WHAT YOU SHOULD DO:
Locate the line that contains "Continue the Blender" and the line that contains "# ---- The cot". Copy both of them exactly, together with every line between them, and no others.

LISTED ENTRIES:
►
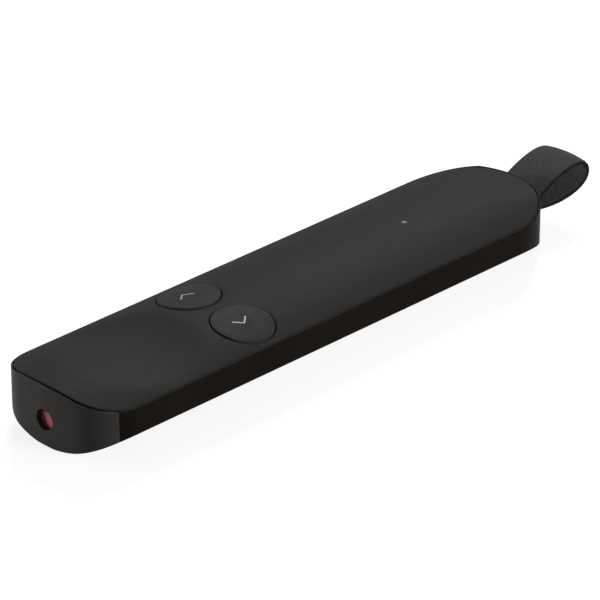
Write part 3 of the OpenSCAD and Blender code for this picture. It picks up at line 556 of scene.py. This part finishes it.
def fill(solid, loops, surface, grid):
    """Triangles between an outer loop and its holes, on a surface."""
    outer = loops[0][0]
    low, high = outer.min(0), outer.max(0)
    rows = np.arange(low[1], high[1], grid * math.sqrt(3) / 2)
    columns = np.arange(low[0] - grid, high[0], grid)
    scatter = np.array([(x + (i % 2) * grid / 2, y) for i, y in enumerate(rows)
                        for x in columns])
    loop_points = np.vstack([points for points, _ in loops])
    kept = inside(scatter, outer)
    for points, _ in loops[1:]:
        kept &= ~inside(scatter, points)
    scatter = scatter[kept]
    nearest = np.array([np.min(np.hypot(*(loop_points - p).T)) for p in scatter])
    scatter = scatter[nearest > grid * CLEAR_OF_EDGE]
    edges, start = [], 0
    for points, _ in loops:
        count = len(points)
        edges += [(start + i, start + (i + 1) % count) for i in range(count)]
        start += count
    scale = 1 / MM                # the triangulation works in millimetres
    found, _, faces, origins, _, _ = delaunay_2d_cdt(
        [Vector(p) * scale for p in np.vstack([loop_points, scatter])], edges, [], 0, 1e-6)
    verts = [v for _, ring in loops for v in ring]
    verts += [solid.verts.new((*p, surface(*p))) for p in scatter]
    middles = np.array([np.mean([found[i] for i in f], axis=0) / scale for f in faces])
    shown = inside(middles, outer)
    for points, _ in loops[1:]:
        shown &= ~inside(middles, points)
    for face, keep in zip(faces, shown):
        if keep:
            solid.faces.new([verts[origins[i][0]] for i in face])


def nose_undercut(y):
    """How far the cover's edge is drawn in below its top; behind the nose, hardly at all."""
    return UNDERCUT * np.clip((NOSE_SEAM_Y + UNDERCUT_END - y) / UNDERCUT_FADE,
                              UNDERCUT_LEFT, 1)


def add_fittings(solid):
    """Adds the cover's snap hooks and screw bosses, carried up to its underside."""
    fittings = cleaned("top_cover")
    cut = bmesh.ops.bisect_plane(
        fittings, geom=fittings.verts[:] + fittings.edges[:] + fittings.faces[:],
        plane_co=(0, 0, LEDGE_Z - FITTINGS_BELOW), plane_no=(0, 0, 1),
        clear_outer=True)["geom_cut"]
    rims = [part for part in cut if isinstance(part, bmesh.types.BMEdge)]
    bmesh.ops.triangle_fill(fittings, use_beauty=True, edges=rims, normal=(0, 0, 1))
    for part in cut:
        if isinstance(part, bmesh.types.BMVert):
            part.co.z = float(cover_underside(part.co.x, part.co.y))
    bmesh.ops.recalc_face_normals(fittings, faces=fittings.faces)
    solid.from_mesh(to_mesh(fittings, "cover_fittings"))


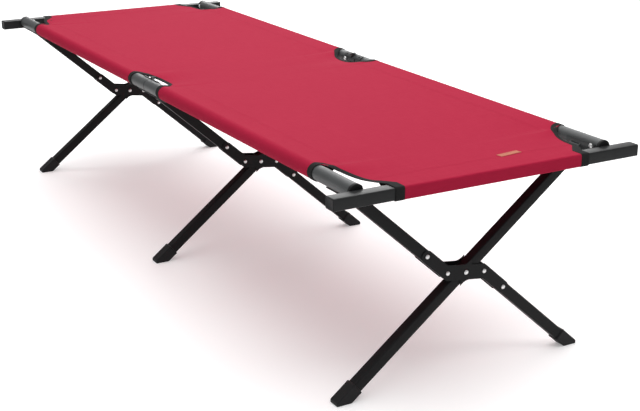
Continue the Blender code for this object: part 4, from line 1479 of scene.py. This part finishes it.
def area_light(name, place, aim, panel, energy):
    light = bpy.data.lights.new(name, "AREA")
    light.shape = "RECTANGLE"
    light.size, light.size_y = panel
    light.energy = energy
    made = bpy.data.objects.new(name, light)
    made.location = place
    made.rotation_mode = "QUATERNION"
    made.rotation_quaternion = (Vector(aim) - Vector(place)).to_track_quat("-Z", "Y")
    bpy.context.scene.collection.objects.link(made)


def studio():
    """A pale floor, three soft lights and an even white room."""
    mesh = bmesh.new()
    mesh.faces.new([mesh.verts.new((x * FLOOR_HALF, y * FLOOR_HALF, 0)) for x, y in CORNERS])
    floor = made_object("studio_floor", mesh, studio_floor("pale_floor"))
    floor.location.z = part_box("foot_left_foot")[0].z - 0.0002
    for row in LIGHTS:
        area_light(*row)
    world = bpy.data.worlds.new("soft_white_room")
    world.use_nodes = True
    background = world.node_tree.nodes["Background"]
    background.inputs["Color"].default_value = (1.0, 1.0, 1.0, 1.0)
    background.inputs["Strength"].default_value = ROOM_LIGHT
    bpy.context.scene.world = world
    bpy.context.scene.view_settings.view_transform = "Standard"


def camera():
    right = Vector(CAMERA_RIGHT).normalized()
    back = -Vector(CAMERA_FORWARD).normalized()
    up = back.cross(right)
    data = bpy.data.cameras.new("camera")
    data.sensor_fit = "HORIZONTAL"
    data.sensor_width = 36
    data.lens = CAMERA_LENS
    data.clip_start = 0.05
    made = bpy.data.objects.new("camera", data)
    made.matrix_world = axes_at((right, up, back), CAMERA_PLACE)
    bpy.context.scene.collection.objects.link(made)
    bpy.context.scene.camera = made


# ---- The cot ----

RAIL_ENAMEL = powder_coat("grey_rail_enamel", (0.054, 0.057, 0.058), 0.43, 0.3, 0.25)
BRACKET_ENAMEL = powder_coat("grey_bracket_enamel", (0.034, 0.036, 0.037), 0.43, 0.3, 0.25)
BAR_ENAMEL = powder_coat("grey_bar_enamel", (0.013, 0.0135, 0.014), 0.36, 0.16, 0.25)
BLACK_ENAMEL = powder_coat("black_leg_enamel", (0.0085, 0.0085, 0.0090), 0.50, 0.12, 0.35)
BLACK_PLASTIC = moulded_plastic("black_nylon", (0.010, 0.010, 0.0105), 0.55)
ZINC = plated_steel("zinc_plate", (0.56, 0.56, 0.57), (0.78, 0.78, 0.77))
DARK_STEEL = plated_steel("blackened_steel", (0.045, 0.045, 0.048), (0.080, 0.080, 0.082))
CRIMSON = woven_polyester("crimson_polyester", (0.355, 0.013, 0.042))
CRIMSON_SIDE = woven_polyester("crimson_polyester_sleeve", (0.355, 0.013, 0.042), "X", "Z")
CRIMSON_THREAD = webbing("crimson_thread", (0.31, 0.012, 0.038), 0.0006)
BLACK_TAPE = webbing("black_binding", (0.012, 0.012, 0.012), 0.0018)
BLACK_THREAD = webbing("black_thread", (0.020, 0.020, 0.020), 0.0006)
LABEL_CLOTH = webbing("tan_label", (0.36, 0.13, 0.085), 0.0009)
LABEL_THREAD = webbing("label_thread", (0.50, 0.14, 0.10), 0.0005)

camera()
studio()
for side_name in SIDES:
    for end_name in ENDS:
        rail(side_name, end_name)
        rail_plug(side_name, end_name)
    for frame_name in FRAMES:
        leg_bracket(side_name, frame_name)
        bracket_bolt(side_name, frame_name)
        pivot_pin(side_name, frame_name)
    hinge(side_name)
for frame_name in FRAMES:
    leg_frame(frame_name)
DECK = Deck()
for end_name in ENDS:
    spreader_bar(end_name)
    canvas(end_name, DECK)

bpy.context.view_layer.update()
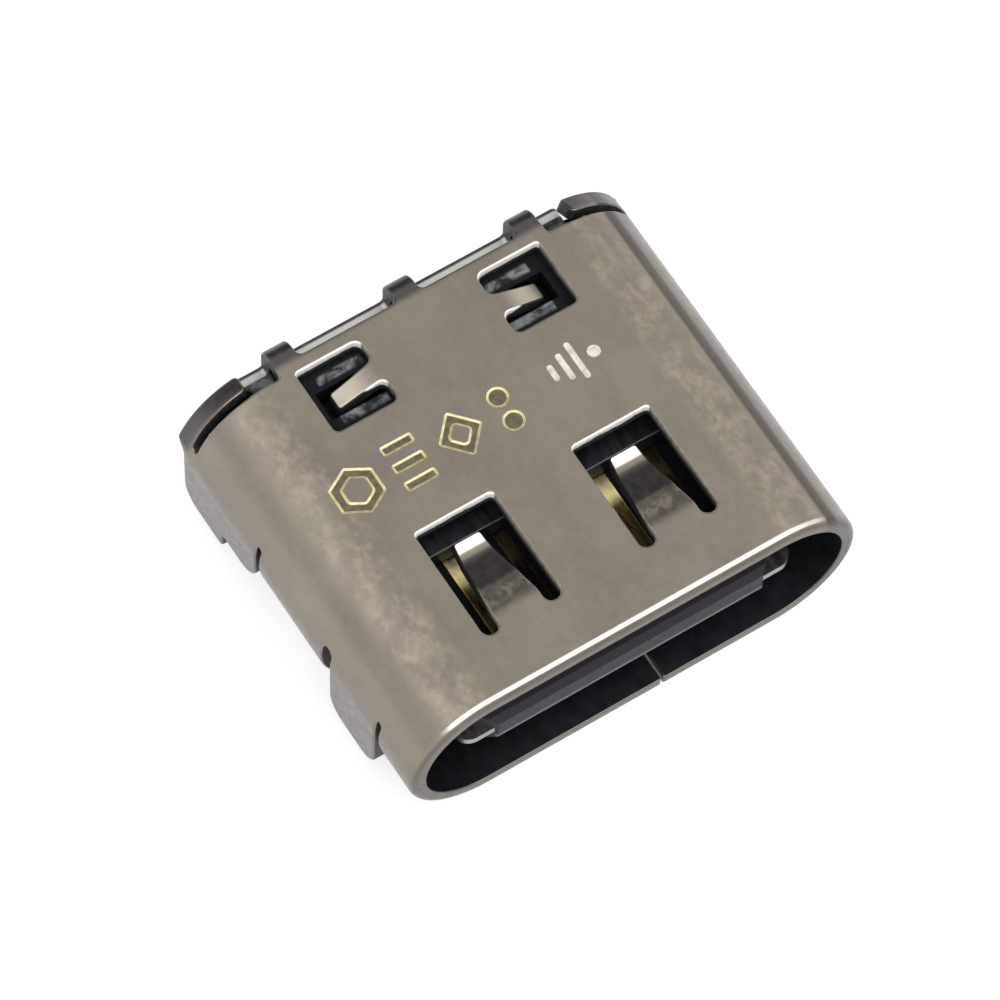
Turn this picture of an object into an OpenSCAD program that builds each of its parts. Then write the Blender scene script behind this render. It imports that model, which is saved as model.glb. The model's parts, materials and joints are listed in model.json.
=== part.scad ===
◄
RESULT:
Continue the Blender code for this object: part 4, from line 1479 of scene.py. This part finishes it.
def area_light(name, place, aim, panel, energy):
    light = bpy.data.lights.new(name, "AREA")
    light.shape = "RECTANGLE"
    light.size, light.size_y = panel
    light.energy = energy
    made = bpy.data.objects.new(name, light)
    made.location = place
    made.rotation_mode = "QUATERNION"
    made.rotation_quaternion = (Vector(aim) - Vector(place)).to_track_quat("-Z", "Y")
    bpy.context.scene.collection.objects.link(made)


def studio():
    """A pale floor, three soft lights and an even white room."""
    mesh = bmesh.new()
    mesh.faces.new([mesh.verts.new((x * FLOOR_HALF, y * FLOOR_HALF, 0)) for x, y in CORNERS])
    floor = made_object("studio_floor", mesh, studio_floor("pale_floor"))
    floor.location.z = part_box("foot_left_foot")[0].z - 0.0002
    for row in LIGHTS:
        area_light(*row)
    world = bpy.data.worlds.new("soft_white_room")
    world.use_nodes = True
    background = world.node_tree.nodes["Background"]
    background.inputs["Color"].default_value = (1.0, 1.0, 1.0, 1.0)
    background.inputs["Strength"].default_value = ROOM_LIGHT
    bpy.context.scene.world = world
    bpy.context.scene.view_settings.view_transform = "Standard"


def camera():
    right = Vector(CAMERA_RIGHT).normalized()
    back = -Vector(CAMERA_FORWARD).normalized()
    up = back.cross(right)
    data = bpy.data.cameras.new("camera")
    data.sensor_fit = "HORIZONTAL"
    data.sensor_width = 36
    data.lens = CAMERA_LENS
    data.clip_start = 0.05
    made = bpy.data.objects.new("camera", data)
    made.matrix_world = axes_at((right, up, back), CAMERA_PLACE)
    bpy.context.scene.collection.objects.link(made)
    bpy.context.scene.camera = made


# ---- The cot ----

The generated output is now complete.